Es wurden nicht, wie geplant, weitere Truppen aus Europa abgezogen, sondern es wurde unter Obama beschlossen, weitere US-Truppen in Europa gegen die "russische Aggression" zu stationieren (Obama: Neue Atomwaffen, neue Kriege, mehr Waffenverkäufe als unter Bush, Größte Munitionslieferung der USA nach Europa).
"Das ist nur Fantasie"
Die letzten Schritte wurden schnell umgesetzt, wahrscheinlich um für Trumps Präsidentschaft Fakten zu schaffen. Das Pentagon fährt vorerst mit der Verlegung von Truppen, Kampfhubschraubern und Artillerie für die zusätzliche Kampfbrigade fort, die zunächst in Polen stationiert werden soll. Man halte an dem fest, was mit den Nato-Partnern vereinbart wurde, sagte ein Pentagon-Sprecher. Der neu gewählte Präsident müsse sich ansonsten dazu äußern.

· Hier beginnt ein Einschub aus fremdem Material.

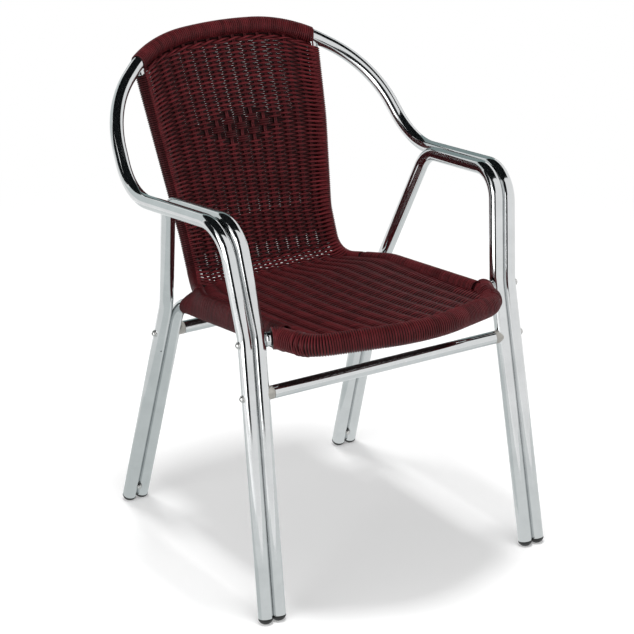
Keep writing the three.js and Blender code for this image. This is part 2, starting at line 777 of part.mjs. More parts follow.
function stretcher(line) {
  const end = line.innerX - TUBE_R - FERRULE_LENGTH - TOUCH_GAP;
  const path = new BentPath([onLine(line, end), onLine(line, -end)], []);
  const bore = STRETCHER_D / 2 - STRETCHER_WALL;
  return toSolid(tubeAlong(path, 0, path.length, STRETCHER_D / 2, bore, SMALL_SIDES, BORE_SIDES));
}

// Button-head bolt and its washer
function bolt(line) {
  const seat = line.outerX + TUBE_R + WASHER_T + TOUCH_GAP;
  const tip = line.innerX - TUBE_R - line.grip;
  const body = toSolid(turned([
    new THREE.Vector2(0, tip - seat),
    new THREE.Vector2(BOLT_D / 2, tip - seat),
    new THREE.Vector2(BOLT_D / 2, 0),
    new THREE.Vector2(BOLT_HEAD_D / 2, 0),
    new THREE.Vector2(BOLT_HEAD_D / 2, BOLT_RIM_H),
    new THREE.Vector2(BOLT_CROWN_D / 2, BOLT_HEAD_H),
    new THREE.Vector2(0, BOLT_HEAD_H),
  ], onLine(line, seat), X_AXIS, SMALL_SIDES));
  const floorX = seat + BOLT_HEAD_H - BOLT_SOCKET_DEPTH;
  const socket = rod(onLine(line, floorX), onLine(line, floorX + OVERRUN), BOLT_SOCKET_D / 2, HEX_SIDES);
  return body.subtract(toSolid(socket));
}

function washer(line) {
  const face = line.outerX + TUBE_R;
  const disc = toSolid(rod(onLine(line, line.outerX), onLine(line, face + WASHER_T), WASHER_D / 2, SMALL_SIDES));
  const leg = line === boltLines.rear
    ? roomRound(sidePath, TUBE_R, sidePath.length / 2)
    : roomRound(archPath, TUBE_R, 0, archPath.length * BACK_START_SHARE);
  return cutAll(disc, [leg, boltHole(line, line.innerX, face + OVERRUN)]);
}

// Border rod, cut to meet the arch above and the wrapped bar in front
function borderRod() {
  const whole = toSolid(tubeAlong(borderPath, 0, borderPath.length, BORDER_R, 0, THIN_SIDES));
  return cutAll(whole, [
    roomRound(archPath, TUBE_R, 0, archPath.length / 2),
    roomRound(barPath, BAR_WRAP_R + WRAP_GIVE, 0, barPath.length / 2),
  ]);
}

// Wrapped sleeves
function archWrap() {
  const start = archPath.find((p) => p.x - ARCH_WRAP_X, archPath.length * BACK_START_SHARE);
  const end = archPath.length - start;
  const wrap = toSolid(tubeAlong(archPath, start, end, TUBE_R + ARCH_WRAP_THICK, TUBE_R + TOUCH_GAP, TUBE_SIDES));
  const rods = roomRound(borderPath, BORDER_R, 0, borderPath.length * LUMBAR_SHARE);
  return cutAll(wrap, [rods, mirrorX(rods)]);
}

function barWrap() {
  const start = barPath.find((p) => p.x - BAR_WRAP_X);
  const end = barPath.length - start;
  const wrap = toSolid(tubeAlong(barPath, start, end, BAR_WRAP_R, TUBE_R + TOUCH_GAP, TUBE_SIDES));
  const rail = roomRound(railPath, TUBE_R, railPath.length / 2);
  return cutAll(wrap, [rail, mirrorX(rail)]);
}

const rollStartS = borderPath.find((p) => p.y - ROLL_REAR_Y, borderPath.length * LUMBAR_SHARE);
function borderWrap() {
  const outer = BORDER_R + BORDER_WRAP_THICK;
  const end = rollStartS - BORDER_WRAP_STOP;
  return toSolid(tubeAlong(borderPath, BORDER_WRAP_TOP, end, outer, BORDER_R + TOUCH_GAP, THIN_SIDES));
}

// Outline round the rail and the border rod together, square to the Y axis
function rollLoop(y, railReach, borderReach) {
  const railC = facetAtDepth(railPath, y, railPath.length * RAIL_RUN_SHARE);
  const borderC = facetAtDepth(borderPath, y, borderPath.length * HEEL_SHARE);
  const loop = [];
  for (let k = 0; k < ROLL_SIDES; k += 1) {
    const a = (2 * Math.PI * k) / ROLL_SIDES;
    const dir = point(Math.cos(a), 0, Math.sin(a));
    const byRail = railC.dot(dir) + railReach >= borderC.dot(dir) + borderReach;
    loop.push(byRail
      ? railC.clone().addScaledVector(dir, railReach)
      : borderC.clone().addScaledVector(dir, borderReach));
  }
  return loop;
}

function sideRoll() {
  const bends = borderPath.stations().map((s) => borderPath.at(s).y);
  const meetStops = bends.filter((y) => y < RAIL_TOE_Y && y > ROLL_FRONT_Y + BORDER_D);
  const stops = [ROLL_REAR_Y, ROLL_BEND_Y, RAIL_TOE_Y, ...meetStops, ROLL_FRONT_Y];
  const railIn = TUBE_R + ROLL_PLAY;
  const borderIn = BORDER_R + ROLL_ROD_PLAY;
  const sections = stops.map((y) => [
    rollLoop(y, railIn + ROLL_WALL, borderIn + ROLL_WALL),
    rollLoop(y, railIn, borderIn),
  ]);
  const plan = sections[0].map((loop) => loop.map((p) => new THREE.Vector2(p.x, p.z)));
  return cutAll(toSolid(loft(sections, plan)), [
    roomRound(railPath, TUBE_R, railPath.length * RAIL_START_SHARE, railPath.length * RAIL_END_SHARE),
    roomRound(barPath, BAR_WRAP_R + WRAP_GIVE, 0, barPath.length / 2),
  ]);
}

// Woven surface. Across runs from -1 on the left border rod to 1 on the right one, and along is
// the length down the border rod and on over the seat to the front bar.
const backFlatS = borderPath.pieces[0].length;
const seatFlatS = borderPath.find((p) => p.y - BORDER_MEET_Y, borderPath.length * HEEL_SHARE);
const seatRun = BORDER_MEET_Y - BAR_CORNER_Y;
const surfaceEnd = seatFlatS + seatRun;
const archAtX = new Map();
const barAtX = new Map();

function onPathAtX(cache, path, x, from) {
  const key = Math.abs(x);
  if (!cache.has(key)) cache.set(key, path.at(path.find((p) => p.x - key, from)));
  const p = cache.get(key);
  return point(x, p.y, p.z);
}

function surfacePoint(across, along) {
  const edge = borderPath.at(Math.min(along, seatFlatS));
  const flat = point(edge.x * across, edge.y, edge.z);
  if (along < backFlatS) {
    const top = onPathAtX(archAtX, archPath, BORDER_TOP_X * across, archPath.length * BACK_START_SHARE);
    const corner = borderPath.at(backFlatS);
    return top.lerp(point(corner.x * across, corner.y, corner.z), along / backFlatS);
  }
  if (along <= seatFlatS) return flat;
  const share = (along - seatFlatS) / seatRun;
  const front = onPathAtX(barAtX, barPath, RAIL_FRONT_X * across, 0);
  front.z += BAR_RISE;
  const out = flat.lerp(front, share);
  out.z -= SEAT_SAG * Math.sin(Math.PI * share) * (1 - across * across);
  return out;
}

function surfaceNormal(across, along) {
  const a = Math.min(Math.max(across, NORMAL_PROBE_SHARE - 1), 1 - NORMAL_PROBE_SHARE);
  const s = Math.min(Math.max(along, NORMAL_PROBE), surfaceEnd - NORMAL_PROBE);
  const side = surfacePoint(a + NORMAL_PROBE_SHARE, s).sub(surfacePoint(a - NORMAL_PROBE_SHARE, s));
  const down = surfacePoint(a, s + NORMAL_PROBE).sub(surfacePoint(a, s - NORMAL_PROBE));
  return down.cross(side).normalize();
}

const stakeShare = (k) => k / (STAKES_EACH_SIDE + 1);
const stakeNumbers = Array.from({ length: STAKES_EACH_SIDE * 2 + 1 }, (_, k) => k - STAKES_EACH_SIDE);

function stakeLoop(k, along, size, sides) {
  const middle = surfacePoint(stakeShare(k), along);
  const normal = surfaceNormal(stakeShare(k), along);
  const loop = [];
  for (let i = 0; i < sides; i += 1) {
    const a = (2 * Math.PI * i) / sides;
    const out = middle.clone().addScaledVector(X_AXIS, size.x * Math.cos(a));
    loop.push(out.addScaledVector(normal, size.y * Math.sin(a)));
  }
  return loop;
}

function flatLoop(centreX, size, sides) {
  return circleShape(1, sides).map((p) => new THREE.Vector2(p.x * size.x + centreX, p.y * size.y));
}

// Lengths down the surface at which the weave and stakes have a section
function surfaceStops(from, to) {
  const stops = borderPath.stations().filter((s) => s < seatFlatS - STAKE_W);
  stops.push(seatFlatS);
  for (let k = 1; k <= SEAT_STEPS; k += 1) stops.push(seatFlatS + (seatRun * k) / SEAT_STEPS);
  const inside = stops.filter((s) => s > from + STAKE_W && s < to - STAKE_W);
  return [from, ...inside, to];
}

const barRoom = roomRound(barPath, BAR_WRAP_R);
const archRoom = roomRound(archPath, TUBE_R + ARCH_WRAP_THICK, archPath.length * BACK_START_SHARE, archPath.length * BACK_END_SHARE);

function stake(k) {
  const sections = surfaceStops(0, surfaceEnd).map((s) => [stakeLoop(k, s, STAKE_SIZE, HEX_SIDES)]);
  return cutAll(toSolid(loft(sections, [flatLoop(0, STAKE_SIZE, HEX_SIDES)])), [archRoom, barRoom]);
}

// One section of the weave: thick over each stake, thin where the strands cross between stakes
function weaveSection(along) {
  const edge = borderPath.at(Math.min(along, seatFlatS));
  const edgeShare = 1 - PANEL_EDGE / edge.x;
  const crest = STAKE_T / 2 + STRAND_D;
  const ribs = [[-edgeShare, PANEL_NECK / 2]];
  stakeNumbers.forEach((k) => {
    if (k > -STAKES_EACH_SIDE) ribs.push([stakeShare(k - 1 / 2), PANEL_NECK / 2]);
    ribs.push([stakeShare(k), crest]);
  });
  ribs.push([edgeShare, PANEL_NECK / 2]);
  const skin = (side) => ([across, half]) => surfacePoint(across, along)
    .addScaledVector(surfaceNormal(across, along), side * half);
  const outline = [...ribs.map(skin(-1)), ...ribs.map(skin(1)).reverse()];
  const bores = stakeNumbers.map((k) => stakeLoop(k, along, STAKE_SLOT_SIZE, SLOT_SIDES));
  return [outline, ...bores];
}

function weavePlan() {
  const span = RAIL_FRONT_X;
  const edge = span - PANEL_EDGE;
  const crest = STAKE_T / 2 + STRAND_D;
  const ribs = [new THREE.Vector2(-edge, PANEL_NECK / 2)];
  stakeNumbers.forEach((k) => {
    if (k > -STAKES_EACH_SIDE) ribs.push(new THREE.Vector2(span * stakeShare(k - 1 / 2), PANEL_NECK / 2));
    ribs.push(new THREE.Vector2(span * stakeShare(k), crest));
  });
  ribs.push(new THREE.Vector2(edge, PANEL_NECK / 2));
  const low = ribs.map((p) => new THREE.Vector2(p.x, -p.y));
  const bores = stakeNumbers.map((k) => flatLoop(span * stakeShare(k), STAKE_SLOT_SIZE, SLOT_SIDES));
  return [[...low, ...ribs.reverse()], ...bores];
}

const splitS = borderPath.stations().find((s) => borderPath.at(s).y < PANEL_SPLIT_Y);

function weave(from, to) {
  return toSolid(loft(surfaceStops(from, to).map(weaveSection), weavePlan()));
}

// Assembly
function addPair(name, solid, look) {
  addPiece(`${name}_right`, toGeometry(solid), look);
  addPiece(`${name}_left`, toGeometry(mirrorX(solid)), look);
}

addPiece('arch_tube', toGeometry(archTube()), 'aluminium');
addPair('side_tube', sideTube(), 'aluminium');
addPair('seat_rail', seatRail(), 'aluminium');
addPiece('front_bar', toGeometry(frontBar()), 'aluminium');
addPair('bar_insert', barInsert(), 'fastener');
addPiece('front_stretcher', toGeometry(stretcher(boltLines.front_lower)), 'aluminium');
addPiece('rear_stretcher', toGeometry(stretcher(boltLines.rear)), 'aluminium');
addPair('ferrule_front', ferrule(boltLines.front_lower), 'ferrule');
addPair('ferrule_rear', ferrule(boltLines.rear), 'ferrule');
Object.entries(boltLines).forEach(([name, line]) => {
  addPair(`bolt_${name}`, bolt(line), 'fastener');
  addPair(`washer_${name}`, washer(line), 'fastener');
});
addPair('tie_screw', tieScrew(), 'fastener');
Object.entries(feet).forEach(([name, frame]) => addPair(`foot_${name}`, footCap(frame), 'rubber'));
addPair('border_rod', borderRod(), 'wicker');
addPiece('arch_wrap', toGeometry(archWrap()), 'wicker');
addPiece('bar_wrap', toGeometry(barWrap()), 'wicker');
addPair('border_wrap', borderWrap(), 'wicker');
addPair('side_roll', sideRoll(), 'wicker');
addPiece('back_weave', toGeometry(weave(PANEL_TOP, splitS)), 'wicker');
addPiece('seat_weave', toGeometry(weave(splitS + TOUCH_GAP, surfaceEnd).subtract(barRoom)), 'wicker');
stakeNumbers.forEach((k) => {
  const side = k > 0 ? 'right' : 'left';
  const name = k === 0 ? 'stake_centre' : `stake_${side}_${Math.abs(k)}`;
  addPiece(name, toGeometry(stake(k)), 'wicker');
});

// Origin at the middle of the floor rectangle the chair fills
const bounds = new THREE.Box3().setFromObject(chair);
const middle = bounds.getCenter(new THREE.Vector3());
chair.children.forEach((mesh) => mesh.geometry.translate(-middle.x, -middle.y, -bounds.min.z));

export default chair;
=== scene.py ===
import math

import bpy
import numpy as np
from mathutils import Matrix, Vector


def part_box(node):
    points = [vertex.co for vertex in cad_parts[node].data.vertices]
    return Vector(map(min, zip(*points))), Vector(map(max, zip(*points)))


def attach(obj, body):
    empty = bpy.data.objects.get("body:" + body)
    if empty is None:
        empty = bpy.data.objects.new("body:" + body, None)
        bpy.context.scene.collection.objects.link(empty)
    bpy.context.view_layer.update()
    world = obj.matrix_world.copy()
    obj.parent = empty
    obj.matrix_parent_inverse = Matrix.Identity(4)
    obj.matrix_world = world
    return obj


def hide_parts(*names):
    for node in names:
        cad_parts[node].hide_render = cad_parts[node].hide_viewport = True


# Looks of the stacking bistro armchair, in metres with +Z up.
# The chair faces -Y, and left and right are as seen from the front.
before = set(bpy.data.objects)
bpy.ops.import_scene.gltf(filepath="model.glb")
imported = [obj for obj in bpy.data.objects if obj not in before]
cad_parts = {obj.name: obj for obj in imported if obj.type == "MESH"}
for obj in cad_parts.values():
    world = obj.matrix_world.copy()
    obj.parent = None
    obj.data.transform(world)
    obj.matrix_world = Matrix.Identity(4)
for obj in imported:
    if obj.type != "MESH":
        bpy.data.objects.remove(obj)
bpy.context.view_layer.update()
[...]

Trump kündigte an, nicht nur Amerika wieder groß zu machen, sondern auch die amerikanischen Streitkräfte. Dazu sollen die Verteidigungsausgaben erhöht werden und das Pentagon soll nicht mehr den Sequester-Maßnahmen unterliegen. Trump bedauerte, dass die Personalstärke der Streitkräfte geschrumpft sei. Für die Army sollen 60.000 zusätzliche Soldaten eingestellt werden, mehr Schiffe, mehr Kampfflugzeuge, ein besseres Raketenabwehrsystem, der Ausbau der Cyberwar-Kapazitäten und der Cyber-Verteidigung ist geplant. So um die 80 Milliarden US-Dollar mehr plante Trump im Wahlkampf an Mehrausgaben für einen neu einzubringenden Pentagon-Haushalt 2017, obgleich die durch den Kongress beschlossenen Zeichen auf Einsparen stehen.
Bezahlt werden soll das nicht durch mehr Steuergelder, sondern durch Bürokratieabbau, schärfere Prüfung der Ausgaben, Eintreiben von Steuern und Beendigung anderer Programme der Regierung. Auch in Sicherheitskreisen ist man da skeptisch. Das sind gewohnte Ankündigungen, zuletzt etwa auch im Verteidigungsministerium, wo Verteidigungsministerin von der Leyen die Rüstungsaufträge besser kontrollieren wollte, offenbar bislang ohne große Erfolge. "Das ist nur Fantasie", so Mackenzie Eaglen vom konservativen American Enterprise Institute, die Trumps Berater beraten hat. Sie habe mehrmals versucht, sie davon abzubringen, dass diese Maßnahmen bestenfalls einen Bruchteil der geplanten Kosten refinanzieren können.